En parallèle, il faut déterminer les moyens de soutenir la rémunération des agriculteurs via la puissance publique. Les agriculteurs ne souhaitent pas dépendre des subventions de la Politique agricole commune (PAC), versées de manière aléatoire. Il est essentiel de reconnaître que les agriculteurs rendent un service à la collectivité lorsqu'ils préservent l'environnement, la santé, la qualité de l'eau et la capacité des écosystèmes à produire sur le long terme. Étant donné que ce bénéfice est collectif, il est légitime qu'il soit rémunéré collectivement par la puissance publique. Selon nous, cela peut être réalisé par la PAC, notamment dans le cadre d'une révision du plan stratégique national de la PAC cette année.
La problématique de compétitivité se pose également vis-à-vis des pays hors de l'Union européenne. Il ne semble pas souhaitable de fournir des efforts de transition agroécologique chez nous, au prix d'une augmentation des coûts de production, pour que le consommateur se tourne ensuite vers des produits importés de l'extérieur de l'Union européenne. Une des solutions à cette équation réside dans les mesures miroirs déployées dans le cadre de l'Organisation mondiale du commerce (OMC). Certaines de ces mesures sont déjà mises en place par la Commission européenne, mais d'autres tardent à être instaurées. D'autres encore, qui n'ont pas encore été envisagées, pourraient l'être.

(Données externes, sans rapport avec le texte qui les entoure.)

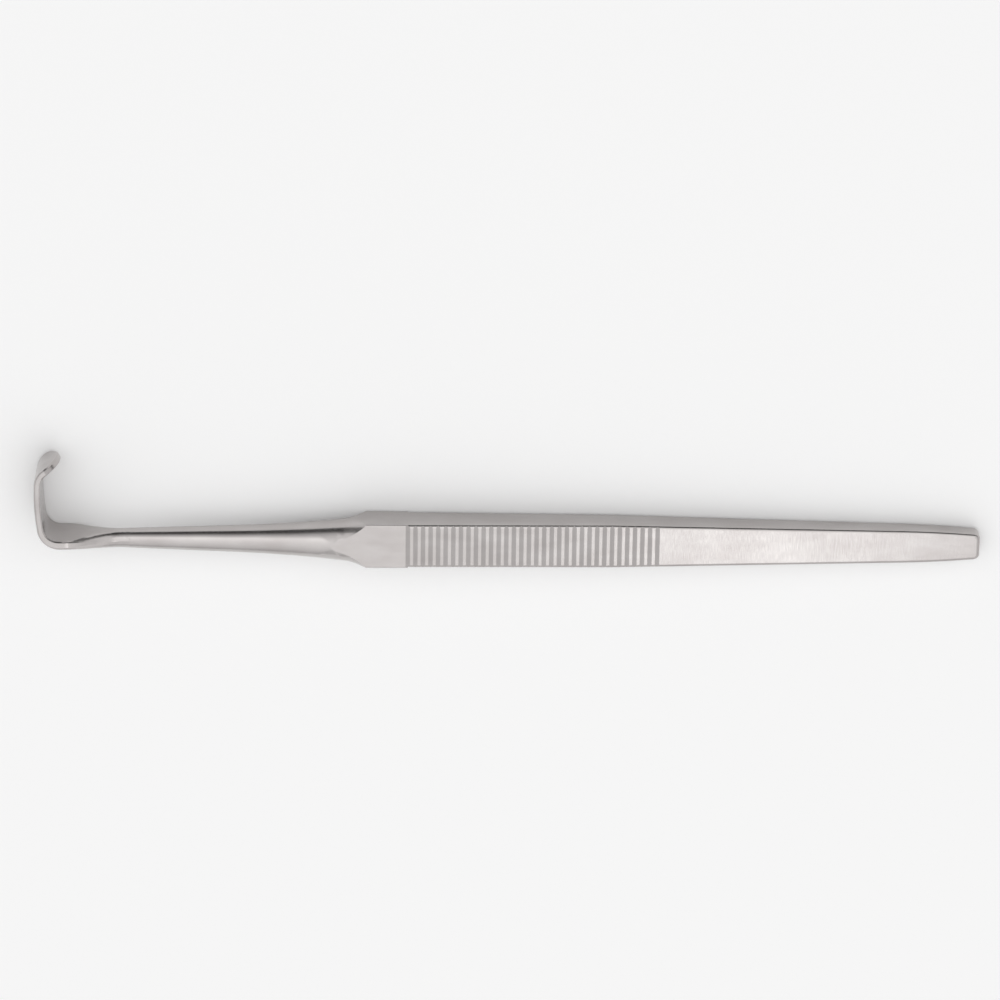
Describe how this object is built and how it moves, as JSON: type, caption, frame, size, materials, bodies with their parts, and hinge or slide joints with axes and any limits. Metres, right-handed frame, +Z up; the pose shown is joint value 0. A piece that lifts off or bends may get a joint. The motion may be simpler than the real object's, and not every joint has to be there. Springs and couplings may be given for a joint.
{
  "type": "handheld surgical retractor",
  "caption": "One-piece stainless steel hand retractor with a flat, tapering, cross-grooved handle, a round shaft and a curved blade that turns up and ends in a small inward lip",
  "frame": {"origin": "Middle of the bounding box's bottom face, on the table that the instrument lies on", "axes": "+X runs along the instrument from the blade to the handle's tail, +Y is the way the blade points, +Z is up from the table"},
  "size_m": [0.2, 0.0238, 0.0111],
  "materials": {
    "stainless_steel": "Satin stainless steel with a fine even grain"
  },
  "bodies": {
    "root": {"retractor": "stainless_steel"}
  },
  "joints": []
}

En ce qui concerne les accords de libre-échange, la question est différente. Aucun engagement international ne nous oblige à signer ces accords et à y intégrer le secteur agricole et alimentaire. Il s'agit d'un choix délibéré. Dès lors, il semble nécessaire d'imposer des conditions strictes sur les facilités accordées aux importations de produits agricoles et alimentaires. Nous pensons notamment aux conditionnalités tarifaires ou aux contingentements, ainsi qu'à des accords globalement plus ambitieux en matière de respect des accords de Paris et du cadre mondial sur la biodiversité.